Заинтригованные увиденным, мы, опытные охотники на ангелов, решили проследить за ними. Что и сделали, держась поодаль от Годвина до тех пор, пока он не остановился на Рю-де-Тампль, где вместе с монстром вошел в ресторан. Они заняли место в задней части зала, подальше от людей. Мы не стали входить, это было слишком рискованно. Доктор превосходно знает меня – свою карьеру он начинал в качестве моего интерна – и потому заметил бы нас немедленно.
Лука вызвал коллегу – Владимира Иванова, человека, не знакомого Мерлину, – и послал его в ресторан для внимательной слежки. Владимир вошел в ресторан и сел за стойкой бара, наблюдая за ними. Через час ученый вместе со своею спутницей оставили заведение. Вскоре к нам присоединился Владимир, поведавший нам следующую неприятную информацию: Годвин провел целый час в разговоре с женщиной, в которой Владимир признал ангела-имима. По его мнению, исследователь сотрудничал с ангелом, он пространно рассказывал ей о своей работе, а в конце беседы передал свой чемоданчик.

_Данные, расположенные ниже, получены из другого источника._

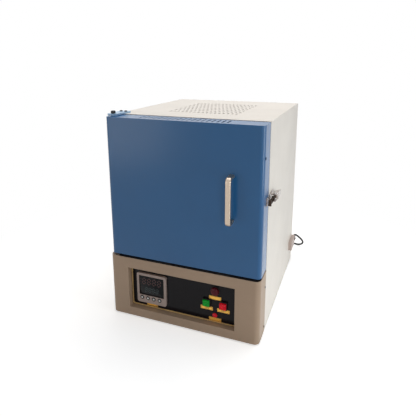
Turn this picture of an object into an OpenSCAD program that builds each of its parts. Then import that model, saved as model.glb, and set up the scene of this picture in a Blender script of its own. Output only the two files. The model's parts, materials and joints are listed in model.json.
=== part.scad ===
// Front-loading jewellery kiln: sheet-metal cabinet, hinged insulated door, draw latch,
// recessed control panel, fibre-lined chamber and mains lead.
// The origin is the middle of the kiln's outline at the foot of the feet, with the lead left out,
// and the front looks along -Y.

/* [Cabinet] */
// Width over the sides
cabinet_w = 460; // [440:2:500]
// Depth from the front panel to the back
cabinet_d = 540; // [530:2:580]
// Height without the feet
cabinet_h = 606; // [600:2:640]
// Height of the base below the door
base_h = 189; // [186:1:192]
// Thickness of the sheet steel
sheet_t = 1.5; // [1.2:0.1:1.6]
// Radius of the front corners of the base
base_corner_r = 15; // [10:1:20]
// Distance from the front panel back to the casing
casing_set = 70; // [70:1:76]
// Standing height of the rubber feet
foot_h = 4; // [3:0.5:8]
// Radius of the rubber feet
foot_r = 15; // [10:1:18]
// Distance of the feet from the side and back faces
foot_inset = 36; // [30:1:50]

/* [Top vents] */
// Columns of slots in the top
vent_columns = 17; // [11:2:19]
// Rows of slots in the top
vent_rows = 7; // [3:1:7]
// Spacing of the columns
vent_pitch_x = 13.2; // [12:0.2:14]
// Spacing of the rows
vent_pitch_y = 38; // [30:1:40]
// Length of a slot
vent_len = 18; // [12:1:20]
// Width of a slot
vent_w = 4.4; // [3:0.2:5]
// Middle of the vent field, back from the front panel
vent_y = 292; // [285:1:300]

/* [Door] */
// Thickness of the door
door_t = 62; // [58:1:62]
// Distance of the door face behind the base face
door_set = 4; // [3:0.5:5]
// Gap between the base and the door
door_gap = 6; // [6:0.5:8]
// Gap above the door
door_top_gap = 1; // [1:0.1:1.2]
// Inset of the door from the left side
door_left_inset = 4; // [3:0.5:5]
// Radius of the vertical front edges of the door
door_corner_r = 12; // [8:1:14]
// Distance of the hinge axis from the left side
hinge_in = 13; // [13:0.5:18]
// Distance of the hinge axis behind the door face
hinge_back = 30; // [29:0.5:31]
// Slots in the top and bottom lips of the door
lip_slots = 19; // [11:2:21]
// Spacing of the lip slots
lip_pitch = 14; // [13:0.5:15]
// Length of a lip slot
lip_slot_len = 38; // [30:1:42]
// Width of a lip slot
lip_slot_w = 4; // [3:0.5:5]
// Radius of the small hole in the right edge of the door
edge_hole_r = 2; // [1.5:0.5:3]
// Height of the small hole below the top of the door
edge_hole_drop = 84; // [70:1:100]

/* [Handle] */
// Overall height of the handle
handle_h = 131; // [110:1:140]
// Distance that the handle stands off the door
handle_out = 36; // [30:1:42]
// Width of the handle bar
handle_w = 14; // [12:1:16]
// Thickness of the handle bar
handle_t = 9; // [8:0.5:11]
// Distance of the handle from the right side
handle_in = 83; // [70:1:100]
// Middle of the handle above the base of the cabinet
handle_z = 410; // [390:1:430]

/* [Hinges] */
// Width of a hinge bracket
bracket_w = 32; // [28:1:32]
// Thickness of a hinge bracket
bracket_t = 5; // [4.5:0.1:5]
// Length of the upper bracket behind the hinge axis
bracket_tail = 68; // [60:1:76]
// Length of the lower bracket behind the hinge axis
lower_tail = 33; // [31:1:34]
// Radius of the pivot bolts
pivot_r = 4; // [3.5:0.5:5]
// Running clearance of the pivot bolts
pivot_clear = 0.05; // [0.03:0.01:0.08]
// Radius of the heads of the pivot bolts
pivot_head_r = 6.5; // [6:0.5:8]
// Height of the heads of the pivot bolts
pivot_head_h = 8; // [5:0.5:9]
// Depth of the bushes in the door
bush_len = 18; // [14:1:24]
// Wall of the bushes
bush_wall = 2; // [1.5:0.5:3]

/* [Latch] */
// Middle height of the latch above the base of the cabinet
latch_z = 398; // [384:1:410]
// Distance of the lever pivot behind the front panel
latch_y = 91; // [91:1:98]
// Distance of the lever pivot off the side
latch_out = 12; // [11.5:0.5:13]
// Distance between the lever pivot and the link pin
latch_crank = 13.5; // [13:0.5:15]
// Angle of the crank inside the pull line when closed
latch_over = 8; // [6:1:8]
// Length of the lever behind its pivot
lever_len = 54; // [46:1:66]
// Outer width of the lever at the pivot
lever_w = 21.6; // [21.6:0.2:24]
// Outer width of the lever at the tip
lever_tip_w = 11; // [9:0.5:14]
// Radius of the latch pins
pin_r = 2; // [1.6:0.1:2.2]
// Height that the strike stands off the door
strike_out = 8; // [7:0.5:8.5]
// Depth that the closed hook reaches behind the strike
hook_bite = 2.6; // [2:0.2:2.8]

/* [Front window] */
// Width of the window in the front panel
window_w = 331; // [321:1:341]
// Height of the window
window_h = 130; // [126:1:136]
// Offset of the window from the middle of the cabinet
window_x = -5; // [-10:1:5]
// Middle of the window above the base of the cabinet
window_z = 92; // [88:1:96]
// Depth of the window
window_depth = 20; // [18:1:24]
// Width of the lip at the foot of the window
window_lip = 3; // [2:0.5:4]
// Thickness of the control panel
panel_t = 2; // [1.5:0.5:3]

/* [Controller] */
// Size of the square bezel
bezel_w = 96; // [96:1:98]
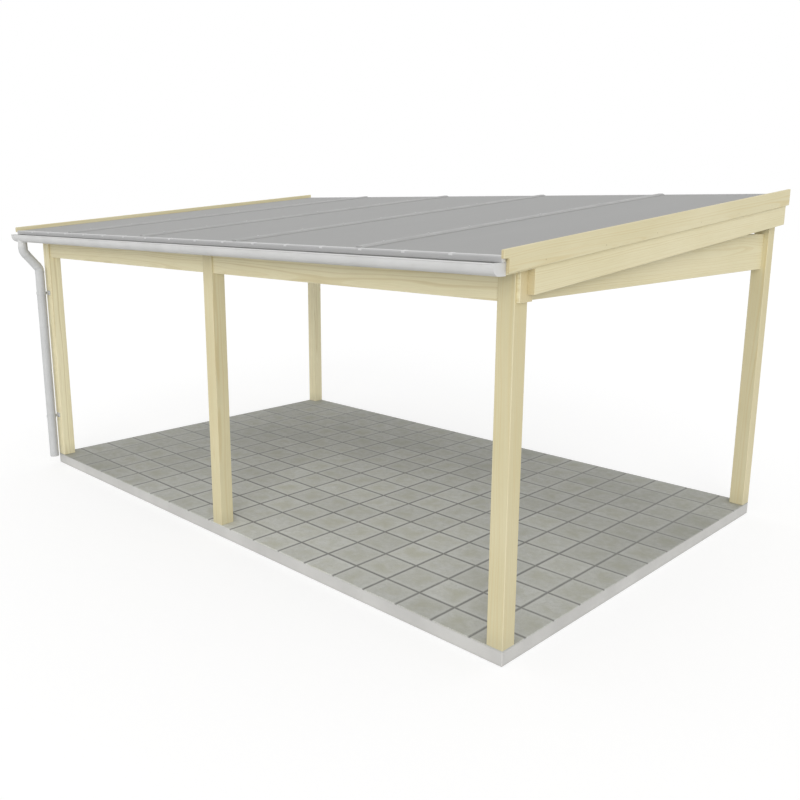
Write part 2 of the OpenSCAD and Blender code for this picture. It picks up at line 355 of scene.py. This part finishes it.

Мы с Лукой обсудили увиденное, пытаясь догадаться о том, что именно было в чемоданчике, и в итоге решили последить за коллегой, прежде чем делать официальное сообщение. Дружеские контакты с врагом являются серьезным преступлением, но мы предположили, что у него могут быть какие-то особые причины для общения с небесным созданием. Мы решили подождать и просто понаблюдать.
Сделать это было несложно. Мерлин недавно получил в свое распоряжение соседнюю со мной лабораторию, и я имела возможность беспрепятственно следить за ним в течение многих недель. Он отдает работе семь дней в неделю, одинок и придерживается строгого режима. Периодически общаясь с ним, я не сумела заметить каких-либо странностей в его экспериментах.
Тем временем Лука начал просматривать дела, заведенные на пойманных ангелов. Он идентифицировал спутницу ученого. Ею была имим по имени Эно. Не стану вдаваться в подробности относительно личности этой твари; достаточно сказать, что появление такой персоны произвело отрицательное впечатление на нас с Лукой, и мы были вынуждены отнестись к поведению Годвина с большей подозрительностью.
Поздно вечером 30 мая, в одиннадцать часов, я увидела, что он покинул лабораторию и торопливым шагом направился по коридору. Доктор снова был в «тройке» и с чемоданчиком. Я последовала за ним к лифту, и он придержал передо мной дверь. Годвин держался почтительно, вежливо поклонился. Теперь ясно, что он должен был знать обо мне много больше, чем я подозревала. Много лет я думала, что некая неловкость, проявлявшаяся им в общении со мною, происходит из неумения контактировать с женщинами и что он слишком неопытен и наивен, чтобы чувствовать себя уверенно в присутствии привлекательной коллеги. Я считала его простоватым и невинным – и вскоре получила возможность убедиться в своей ошибке.